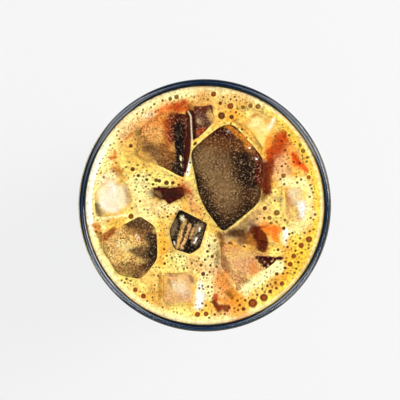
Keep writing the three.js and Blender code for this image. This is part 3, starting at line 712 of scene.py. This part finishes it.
def wall(radius_at, start, end, count):
    """Points up or down a wall whose radius is a function of its height."""
    z = np.linspace(start, end, count)
    return np.stack([radius_at(z), z], 1)


def inside_profile(grow, top, count):
    """The inside of the tumbler up to a height, moved out by grow: floor, round corner and side."""
    floor = BASE_THICKNESS - grow
    corner_z = floor + INNER_CORNER
    corner_r = inner_radius(corner_z) + grow - INNER_CORNER
    return np.concatenate([
        [[0, floor]],
        arc(corner_r, corner_z, INNER_CORNER, -90, 0, 17),
        wall(lambda z: inner_radius(z) + grow, corner_z, top, count)[1:],
    ])


def glass_profile():
    """From under the foot, up the outside, over a round lip, down the inside and across the floor."""
    lip = LIP_WALL / 2
    lip_z = RIM_HEIGHT - lip
    foot_centre = outer_radius(FOOT_CORNER) - FOOT_CORNER
    return np.concatenate([
        [[PUNT_RADIUS * along, PUNT_DEPTH * height] for along, height in PUNT_BEND],
        arc(foot_centre, FOOT_CORNER, FOOT_CORNER, -90, 0, 13),
        wall(outer_radius, FOOT_CORNER, lip_z, 49)[1:],
        arc(outer_radius(lip_z) - lip, lip_z, lip, 0, 180, 25)[1:-1],
        inside_profile(0, lip_z, 41)[::-1],
    ])


def lip_painted_shade(points):
    """Painted shade of the glass: clear but for its lip, where the eye looks down the length of the wall
    and the bands paint its dark ring and a pale highlight line. The painted shade reaches less far down
    outside than inside."""
    x, y, z = points.T
    tint = lay_bands(np.ones((len(points), 3)), x, y, LIP_SHADE_BANDS, LIP_SHADE_FADE, 1)
    inside = smooth_step(RIM_HEIGHT - LIP_FADE, RIM_HEIGHT - LIP_WALL / 2, z)
    outside = smooth_step(*OUTER_LIP_FADE, z - RIM_HEIGHT)
    tinted = np.where(np.hypot(x, y) > RIM_RADIUS - LIP_WALL / 2, outside, inside)
    return 1 - tinted[:, None] * (1 - tint ** 2)


def coffee_profile():
    """The inside of the glass up to the foam, closed by a flat top that reaches just into the foam."""
    top = COFFEE_TOP + 2 * INTO_WALL
    return np.concatenate([inside_profile(INTO_WALL, top, 41), [[0, top]]])


def lathe(profile, columns):
    """A profile from pole to pole, turned round the upright axis: rings joined by quads, poles by fans."""
    angles = np.linspace(0, 2 * np.pi, columns, endpoint=False)
    r, z = profile[1:-1, 0], profile[1:-1, 1]
    rings = np.stack([
        np.outer(r, np.cos(angles)), np.outer(r, np.sin(angles)), np.repeat(z[:, None], columns, 1)], 2)
    points = np.concatenate([rings.reshape(-1, 3), [[0, 0, profile[0, 1]], [0, 0, profile[-1, 1]]]])
    return points, ring_faces(len(r), columns)


def ring_faces(rings, columns):
    """Quads between stacked closed rings, and fans that close the first and the last ring to the two
    poles, whose vertices follow those of the rings."""
    i, j = np.meshgrid(np.arange(rings - 1), np.arange(columns), indexing="ij")
    k = (j + 1) % columns
    quads = np.stack([i * columns + j, i * columns + k, (i + 1) * columns + k, (i + 1) * columns + j], 2)
    first, pole = np.arange(columns), np.full(columns, rings * columns)
    after = (first + 1) % columns
    last = (rings - 1) * columns
    low_fan = np.stack([after, first, pole], 1)
    high_fan = np.stack([last + first, last + after, pole + 1], 1)
    return quads.reshape(-1, 4), low_fan, high_fan


def make_piece(name, points, faces, material, colours=None, values=None, replaces=()):
    """Makes a mesh piece from points in millimetres and arrays of faces, with its colours and values, and
    rides it on root."""
    mesh = bpy.data.meshes.new(name)
    mesh.from_pydata((points * MM).tolist(), [], sum((group.tolist() for group in faces), []))
    mesh.shade_smooth()
    if colours is not None:
        layer = mesh.attributes.new("tone", "FLOAT_COLOR", "POINT")
        full = np.concatenate([colours, np.ones((len(colours), 1))], 1)
        layer.data.foreach_set("color", full.astype(np.float32).ravel())
    for key, value in (values or {}).items():
        layer = mesh.attributes.new(key, "FLOAT", "POINT")
        layer.data.foreach_set("value", value.astype(np.float32))
    mesh.materials.append(material)
    piece = bpy.data.objects.new(name, mesh)
    bpy.context.scene.collection.objects.link(piece)
    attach(piece, "root")
    if replaces:
        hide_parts(*replaces)
    return piece


def plan_reach(ice, angles):
    """How far a piece of ice reaches in each direction: flat sides joined by a soft maximum."""
    turns, distances = np.radians([s[0] for s in ice["sides"]]), np.array([s[1] for s in ice["sides"]])
    facing = np.maximum(np.cos(angles[..., None] - turns), 0) / distances
    return (facing ** ICE_POWER).sum(-1) ** (-1 / ICE_POWER)


def outside_ice(ice, x, y):
    """Distance in plan outside a piece of ice, less than 0 over it."""
    across, up = x - ice["at"][0], y - ice["at"][1]
    return np.hypot(across, up) - plan_reach(ice, np.arctan2(up, across))


def ice_points(ice, columns, melt):
    """Rings of a piece of ice, from the middle of its underside to the middle of its top.

    A ring is the plan outline less an inset. The side keeps a draft, both edges are rounded, and the
    top leans and is hollowed by noise."""
    angles = np.linspace(0, 2 * np.pi, columns, endpoint=False)
    reach = plan_reach(ice, angles)
    edge = min(ICE_EDGE, ICE_EDGE_SHARE * min(s[1] for s in ice["sides"]))
    top, bottom = ice["proud"], ice["proud"] - ice["deep"]
    turn = np.radians(np.linspace(0, 90, 9))
    shares = np.linspace(0.02, 1, 26)
    inset = np.concatenate([edge * (1 - np.sin(turn)), [0], edge * (1 - np.cos(turn))])
    height = np.concatenate([
        bottom + edge * (1 - np.cos(turn)), [top - edge - ICE_SHOULDER], top - edge * (1 - np.sin(turn))])
    r = reach[None, :] * (1 - ICE_DRAFT * np.clip(height / bottom, 0, 1))[:, None] - inset[:, None]
    low_cap = shares[::5, None] * r[0]
    high_cap = shares[::-1, None][1:] * r[-1]
    r = np.concatenate([low_cap[:-1], r, high_cap])
    height = np.concatenate([np.full(len(low_cap) - 1, bottom), height, np.full(len(high_cap), top)])
    x, y = r * np.cos(angles), r * np.sin(angles)
    z = np.repeat(height[:, None], columns, 1)
    lean, falls = np.radians(ice["lean"])
    raised = np.clip((z - bottom) / ice["deep"], 0, 1)
    z = z - raised * np.tan(lean) * (x * np.cos(falls) + y * np.sin(falls))
    x, y = x + ice["at"][0], y + ice["at"][1]
    hollows = layered_noise(x, y, HOLLOW_WIDTH, 71) - 0.5
    z = z + 2 * melt * hollows * smooth_step(top - edge, top, height)[:, None]
    rings = np.stack([x, y, z + DRINK_LEVEL], 2)
    poles = [[*ice["at"], rings[0, :, 2].mean()], [*ice["at"], rings[-1, :, 2].mean()]]
    return np.concatenate([rings.reshape(-1, 3), poles]), ring_faces(len(height), columns)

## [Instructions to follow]
Print the listing above in its entirety, with every line exact.

## [Problem solution]
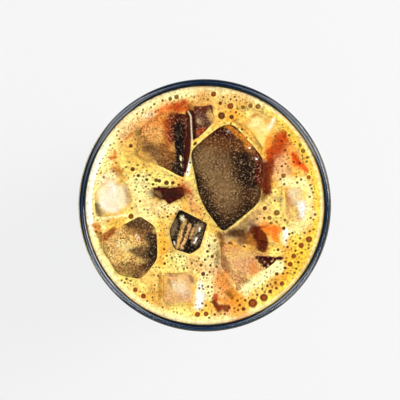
Keep writing the three.js and Blender code for this image. This is part 3, starting at line 712 of scene.py. This part finishes it.
def wall(radius_at, start, end, count):
    """Points up or down a wall whose radius is a function of its height."""
    z = np.linspace(start, end, count)
    return np.stack([radius_at(z), z], 1)


def inside_profile(grow, top, count):
    """The inside of the tumbler up to a height, moved out by grow: floor, round corner and side."""
    floor = BASE_THICKNESS - grow
    corner_z = floor + INNER_CORNER
    corner_r = inner_radius(corner_z) + grow - INNER_CORNER
    return np.concatenate([
        [[0, floor]],
        arc(corner_r, corner_z, INNER_CORNER, -90, 0, 17),
        wall(lambda z: inner_radius(z) + grow, corner_z, top, count)[1:],
    ])


def glass_profile():
    """From under the foot, up the outside, over a round lip, down the inside and across the floor."""
    lip = LIP_WALL / 2
    lip_z = RIM_HEIGHT - lip
    foot_centre = outer_radius(FOOT_CORNER) - FOOT_CORNER
    return np.concatenate([
        [[PUNT_RADIUS * along, PUNT_DEPTH * height] for along, height in PUNT_BEND],
        arc(foot_centre, FOOT_CORNER, FOOT_CORNER, -90, 0, 13),
        wall(outer_radius, FOOT_CORNER, lip_z, 49)[1:],
        arc(outer_radius(lip_z) - lip, lip_z, lip, 0, 180, 25)[1:-1],
        inside_profile(0, lip_z, 41)[::-1],
    ])


def lip_painted_shade(points):
    """Painted shade of the glass: clear but for its lip, where the eye looks down the length of the wall
    and the bands paint its dark ring and a pale highlight line. The painted shade reaches less far down
    outside than inside."""
    x, y, z = points.T
    tint = lay_bands(np.ones((len(points), 3)), x, y, LIP_SHADE_BANDS, LIP_SHADE_FADE, 1)
    inside = smooth_step(RIM_HEIGHT - LIP_FADE, RIM_HEIGHT - LIP_WALL / 2, z)
    outside = smooth_step(*OUTER_LIP_FADE, z - RIM_HEIGHT)
    tinted = np.where(np.hypot(x, y) > RIM_RADIUS - LIP_WALL / 2, outside, inside)
    return 1 - tinted[:, None] * (1 - tint ** 2)


def coffee_profile():
    """The inside of the glass up to the foam, closed by a flat top that reaches just into the foam."""
    top = COFFEE_TOP + 2 * INTO_WALL
    return np.concatenate([inside_profile(INTO_WALL, top, 41), [[0, top]]])


def lathe(profile, columns):
    """A profile from pole to pole, turned round the upright axis: rings joined by quads, poles by fans."""
    angles = np.linspace(0, 2 * np.pi, columns, endpoint=False)
    r, z = profile[1:-1, 0], profile[1:-1, 1]
    rings = np.stack([
        np.outer(r, np.cos(angles)), np.outer(r, np.sin(angles)), np.repeat(z[:, None], columns, 1)], 2)
    points = np.concatenate([rings.reshape(-1, 3), [[0, 0, profile[0, 1]], [0, 0, profile[-1, 1]]]])
    return points, ring_faces(len(r), columns)


def ring_faces(rings, columns):
    """Quads between stacked closed rings, and fans that close the first and the last ring to the two
    poles, whose vertices follow those of the rings."""
    i, j = np.meshgrid(np.arange(rings - 1), np.arange(columns), indexing="ij")
    k = (j + 1) % columns
    quads = np.stack([i * columns + j, i * columns + k, (i + 1) * columns + k, (i + 1) * columns + j], 2)
    first, pole = np.arange(columns), np.full(columns, rings * columns)
    after = (first + 1) % columns
    last = (rings - 1) * columns
    low_fan = np.stack([after, first, pole], 1)
    high_fan = np.stack([last + first, last + after, pole + 1], 1)
    return quads.reshape(-1, 4), low_fan, high_fan


def make_piece(name, points, faces, material, colours=None, values=None, replaces=()):
    """Makes a mesh piece from points in millimetres and arrays of faces, with its colours and values, and
    rides it on root."""
    mesh = bpy.data.meshes.new(name)
    mesh.from_pydata((points * MM).tolist(), [], sum((group.tolist() for group in faces), []))
    mesh.shade_smooth()
    if colours is not None:
        layer = mesh.attributes.new("tone", "FLOAT_COLOR", "POINT")
        full = np.concatenate([colours, np.ones((len(colours), 1))], 1)
        layer.data.foreach_set("color", full.astype(np.float32).ravel())
    for key, value in (values or {}).items():
        layer = mesh.attributes.new(key, "FLOAT", "POINT")
        layer.data.foreach_set("value", value.astype(np.float32))
    mesh.materials.append(material)
    piece = bpy.data.objects.new(name, mesh)
    bpy.context.scene.collection.objects.link(piece)
    attach(piece, "root")
    if replaces:
        hide_parts(*replaces)
    return piece


def plan_reach(ice, angles):
    """How far a piece of ice reaches in each direction: flat sides joined by a soft maximum."""
    turns, distances = np.radians([s[0] for s in ice["sides"]]), np.array([s[1] for s in ice["sides"]])
    facing = np.maximum(np.cos(angles[..., None] - turns), 0) / distances
    return (facing ** ICE_POWER).sum(-1) ** (-1 / ICE_POWER)


def outside_ice(ice, x, y):
    """Distance in plan outside a piece of ice, less than 0 over it."""
    across, up = x - ice["at"][0], y - ice["at"][1]
    return np.hypot(across, up) - plan_reach(ice, np.arctan2(up, across))


def ice_points(ice, columns, melt):
    """Rings of a piece of ice, from the middle of its underside to the middle of its top.

    A ring is the plan outline less an inset. The side keeps a draft, both edges are rounded, and the
    top leans and is hollowed by noise."""
    angles = np.linspace(0, 2 * np.pi, columns, endpoint=False)
    reach = plan_reach(ice, angles)
    edge = min(ICE_EDGE, ICE_EDGE_SHARE * min(s[1] for s in ice["sides"]))
    top, bottom = ice["proud"], ice["proud"] - ice["deep"]
    turn = np.radians(np.linspace(0, 90, 9))
    shares = np.linspace(0.02, 1, 26)
    inset = np.concatenate([edge * (1 - np.sin(turn)), [0], edge * (1 - np.cos(turn))])
    height = np.concatenate([
        bottom + edge * (1 - np.cos(turn)), [top - edge - ICE_SHOULDER], top - edge * (1 - np.sin(turn))])
    r = reach[None, :] * (1 - ICE_DRAFT * np.clip(height / bottom, 0, 1))[:, None] - inset[:, None]
    low_cap = shares[::5, None] * r[0]
    high_cap = shares[::-1, None][1:] * r[-1]
    r = np.concatenate([low_cap[:-1], r, high_cap])
    height = np.concatenate([np.full(len(low_cap) - 1, bottom), height, np.full(len(high_cap), top)])
    x, y = r * np.cos(angles), r * np.sin(angles)
    z = np.repeat(height[:, None], columns, 1)
    lean, falls = np.radians(ice["lean"])
    raised = np.clip((z - bottom) / ice["deep"], 0, 1)
    z = z - raised * np.tan(lean) * (x * np.cos(falls) + y * np.sin(falls))
    x, y = x + ice["at"][0], y + ice["at"][1]
    hollows = layered_noise(x, y, HOLLOW_WIDTH, 71) - 0.5
    z = z + 2 * melt * hollows * smooth_step(top - edge, top, height)[:, None]
    rings = np.stack([x, y, z + DRINK_LEVEL], 2)
    poles = [[*ice["at"], rings[0, :, 2].mean()], [*ice["at"], rings[-1, :, 2].mean()]]
    return np.concatenate([rings.reshape(-1, 3), poles]), ring_faces(len(height), columns)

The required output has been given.